The gifts Jesus offers at the family reunion are unbelievable. Forgiveness in the face of tremendous loss? Release from a tremendous debt? Joy in spite of a swirl of confusion? Grace instead of revenge? Really? When Christians show up for a reunion where God is the Head of Household, there are sure to be surprises. Even when we share stories of unfathomable loss or lapses in judgment for which we’ve paid a price, Christ’s family always finds a way to extend love and forgiveness.
Children model this merciful living best. John, the imprisoned old pastor, knew this and used this language in his letter. In verse 7 he refers to his readers in the voice of a tender parent: “Little children, let no one deceive you…” In a letter that takes sin so seriously, we are reminded that we have met the God of Jesus Christ in very personal moments. This Head of Household gives us a chance at new life through the unlikely gifts handed out to a very diverse family. If we can live together and receive these gifts with the enthusiasm of children, our lives will be rich.
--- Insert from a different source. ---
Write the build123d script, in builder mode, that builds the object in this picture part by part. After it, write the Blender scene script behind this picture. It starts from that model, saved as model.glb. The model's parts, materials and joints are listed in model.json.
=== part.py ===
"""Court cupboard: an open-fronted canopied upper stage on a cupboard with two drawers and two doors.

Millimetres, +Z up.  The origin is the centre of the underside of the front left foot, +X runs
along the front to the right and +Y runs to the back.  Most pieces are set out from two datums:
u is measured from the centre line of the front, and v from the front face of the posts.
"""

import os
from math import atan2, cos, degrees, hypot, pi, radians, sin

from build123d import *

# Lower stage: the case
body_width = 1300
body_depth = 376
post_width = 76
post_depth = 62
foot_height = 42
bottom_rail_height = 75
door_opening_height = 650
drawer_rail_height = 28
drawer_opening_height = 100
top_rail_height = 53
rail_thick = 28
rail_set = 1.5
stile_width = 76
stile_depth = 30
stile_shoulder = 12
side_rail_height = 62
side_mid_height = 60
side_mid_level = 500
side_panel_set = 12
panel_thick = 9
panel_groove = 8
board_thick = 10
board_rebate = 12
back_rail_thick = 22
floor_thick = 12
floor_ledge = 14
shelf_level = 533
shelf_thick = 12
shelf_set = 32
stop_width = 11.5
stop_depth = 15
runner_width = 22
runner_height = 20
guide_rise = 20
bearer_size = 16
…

Claudia Highbaugh writes, “Think, then, of your children or of you own childhood. Remember group play. Try to imagine yourself working very hard at being understood. Try to think of the importance of being heard clearly. Remember the power of discovery as children participate in a world they create. Think of how important it was to include everyone, to make a place for those standing outside of the circle. Think of the hard work of children. This text is about beginnings. We are called to start fresh, with one another and under the guardianship of the most powerful Caretaker.”
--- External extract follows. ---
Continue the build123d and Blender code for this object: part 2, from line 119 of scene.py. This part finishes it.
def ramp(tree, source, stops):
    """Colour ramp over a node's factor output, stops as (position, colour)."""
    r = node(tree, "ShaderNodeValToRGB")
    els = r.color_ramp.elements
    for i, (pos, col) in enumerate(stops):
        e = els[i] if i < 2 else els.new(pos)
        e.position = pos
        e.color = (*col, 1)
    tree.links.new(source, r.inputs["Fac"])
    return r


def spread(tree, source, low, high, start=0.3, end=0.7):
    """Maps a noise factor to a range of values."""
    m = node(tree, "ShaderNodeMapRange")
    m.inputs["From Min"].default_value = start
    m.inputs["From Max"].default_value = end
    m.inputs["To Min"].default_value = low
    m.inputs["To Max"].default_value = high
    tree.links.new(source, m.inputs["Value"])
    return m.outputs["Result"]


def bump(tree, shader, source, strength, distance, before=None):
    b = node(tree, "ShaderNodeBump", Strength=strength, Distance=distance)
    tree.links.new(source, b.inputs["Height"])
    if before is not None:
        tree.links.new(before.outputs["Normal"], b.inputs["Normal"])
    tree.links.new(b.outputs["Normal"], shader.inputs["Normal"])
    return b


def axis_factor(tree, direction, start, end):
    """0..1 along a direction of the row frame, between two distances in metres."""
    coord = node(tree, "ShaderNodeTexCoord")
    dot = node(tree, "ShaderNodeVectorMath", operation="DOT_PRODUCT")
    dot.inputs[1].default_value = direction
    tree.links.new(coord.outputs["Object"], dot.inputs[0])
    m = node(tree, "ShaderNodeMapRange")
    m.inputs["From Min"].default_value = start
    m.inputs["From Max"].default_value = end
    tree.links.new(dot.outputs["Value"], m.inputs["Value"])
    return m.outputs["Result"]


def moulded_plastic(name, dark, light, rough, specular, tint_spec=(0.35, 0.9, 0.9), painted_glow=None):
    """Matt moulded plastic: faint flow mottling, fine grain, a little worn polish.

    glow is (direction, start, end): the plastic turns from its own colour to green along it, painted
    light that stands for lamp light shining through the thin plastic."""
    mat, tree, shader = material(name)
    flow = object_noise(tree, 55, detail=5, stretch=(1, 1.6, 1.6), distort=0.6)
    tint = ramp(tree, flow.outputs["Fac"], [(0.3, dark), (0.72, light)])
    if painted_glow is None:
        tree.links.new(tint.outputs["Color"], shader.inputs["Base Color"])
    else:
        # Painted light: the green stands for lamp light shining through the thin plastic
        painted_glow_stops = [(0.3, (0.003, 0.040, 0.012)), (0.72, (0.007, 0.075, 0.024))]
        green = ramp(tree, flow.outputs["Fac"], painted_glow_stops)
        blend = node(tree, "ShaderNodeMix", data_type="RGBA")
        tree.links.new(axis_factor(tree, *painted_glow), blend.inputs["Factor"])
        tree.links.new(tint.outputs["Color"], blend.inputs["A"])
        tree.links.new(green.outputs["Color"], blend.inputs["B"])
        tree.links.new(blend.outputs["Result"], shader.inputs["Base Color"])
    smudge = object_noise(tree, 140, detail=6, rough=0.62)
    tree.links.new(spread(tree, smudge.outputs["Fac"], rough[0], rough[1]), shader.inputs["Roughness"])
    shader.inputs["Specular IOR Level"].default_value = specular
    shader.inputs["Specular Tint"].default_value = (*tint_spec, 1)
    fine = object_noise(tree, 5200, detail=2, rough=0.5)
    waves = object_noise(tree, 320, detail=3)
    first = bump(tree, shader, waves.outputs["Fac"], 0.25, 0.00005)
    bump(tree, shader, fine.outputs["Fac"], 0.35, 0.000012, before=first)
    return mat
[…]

The faded photos of ancestors we never knew give a hint of who we are. But the greater definition of our character will be shaped by those we choose as our clan, our tribe, our kin. Pastor John, with fading eyesight but vivid memories, reminds us of our family name: CHRISTIAN. At our family reunions we can expect amazing gifts, souvenirs much greater than a T-Shirt or leftover jello salad. Unbelievably we are offered repentance, forgiveness, joy and the very presence of Jesus our brother! Wow! Unbelievable. Amen.